Сообразно с этим 15 августа около 100 бомбардировщиков в сопровождении 40 истребителей Me-110 были брошены против долины реки Тайн. Одновременно более 800 самолетов было направлено на юг, чтобы сковать все наши силы, которые, по предположениям немцев, уже были там сосредоточены. Но тут прекрасно оправдала себя дислокация истребительной авиации, разработанная Даудингом. Эта опасность была предусмотрена. Семь эскадрилий истребителей «харрикейн» и «спитфайр» были отведены из района интенсивных боев на юге на отдых и одновременно для охраны севера. Они понесли серьезные потери и тем не менее очень не хотели выходить из боя. Летчики всячески доказывали, что они не устали. Но они получили неожиданное утешение. Эти эскадрильи смогли встретить атакующих, когда те пересекали побережье. Было сбито 30 немецких самолетов, главным образом тяжелых бомбардировщиков («Хейнкель-111», каждый с экипажем из четырех человек, хорошо подготовленных), тогда как у англичан было только двое раненых летчиков.
Предусмотрительность маршала авиации Даудинга, командовавшего истребительной авиацией, заслуживает наивысшей похвалы. Больше уже никогда не предпринимались попытки совершить налет за пределами радиуса действия истребителей сопровождения высшего класса. С тех пор весь район к северу от Уоша в дневное время находился в безопасности.

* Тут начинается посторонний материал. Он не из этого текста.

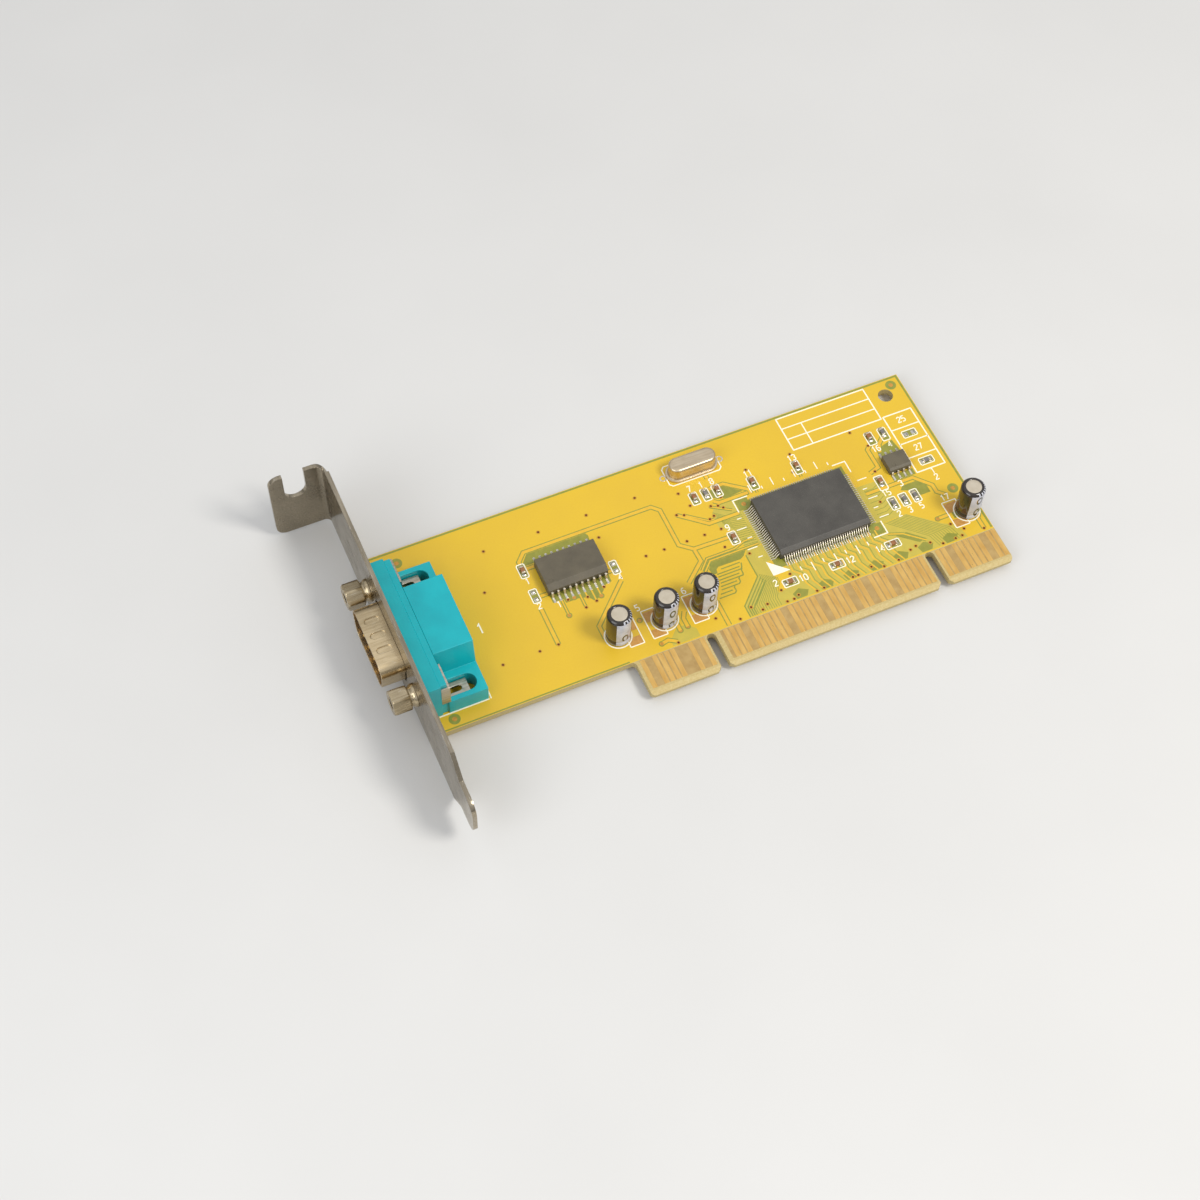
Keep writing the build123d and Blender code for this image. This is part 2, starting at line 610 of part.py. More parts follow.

15 августа произошло крупнейшее за тот период войны сражение в воздухе: было проведено пять ожесточенных боев на фронте в 500 миль. Это был действительно критический день. На юге в боях участвовали все наши 22 эскадрильи, многие из них по два, а некоторые по три раза. Потери немцев вместе с теми, которые они понесли на севере, составили 76 самолетов против наших 34. Это, безусловно, было бедствием для германской авиации.
Надо полагать, что руководители германской авиации с тревогой оценивали последствия этого поражения, служившего плохим предзнаменованием на будущее. Однако главным объектом германских военно-воздушных сил по-прежнему был Лондонский порт – вся эта колоссальная цепь доков с огромным количеством судов и крупнейший город мира; чтобы попасть в него, не требовалось особой точности.
На протяжении этих недель напряженной борьбы и беспрерывных тревог лорд Бивербрук превосходно выполнял работу. Нужно было любой ценой пополнить эскадрильи истребителей надежными машинами. Сейчас было не время для бюрократизма и волокиты, хотя и то и другое встречалось в нашей хорошо налаженной, гладко работающей системе. В такой обстановке все замечательные качества лорда Бивербрука оказались очень ценными. Его жизнерадостность и энергия оказывали ободряющее действие на других. Я был рад иметь возможность иногда опереться на него. Он не подвел меня. Настал его час. Его энергия и дарования в сочетании с изобретательностью и умением убеждать давали возможность устранять множество препятствий. Все, что шло по каналам снабжения, направлялось вперед в бой. Новые или отремонтированные самолеты в невиданном ранее количестве поступали в эскадрильи, которые с восторгом принимали их. Во всех областях обслуживания и ремонта работы велись очень интенсивно. Я так высоко ценил заслуги Бивербрука, что 2 августа с одобрения короля предложил ему стать членом военного кабинета.
Другим министром, с которым я сотрудничал в то время, был министр труда и национальной повинности Эрнест Бевин, который должен был распоряжаться всей рабочей силой страны и воодушевлять ее. Все рабочие на военных заводах были готовы беспрекословно выполнять его указания. В октябре он также стал членом военного кабинета.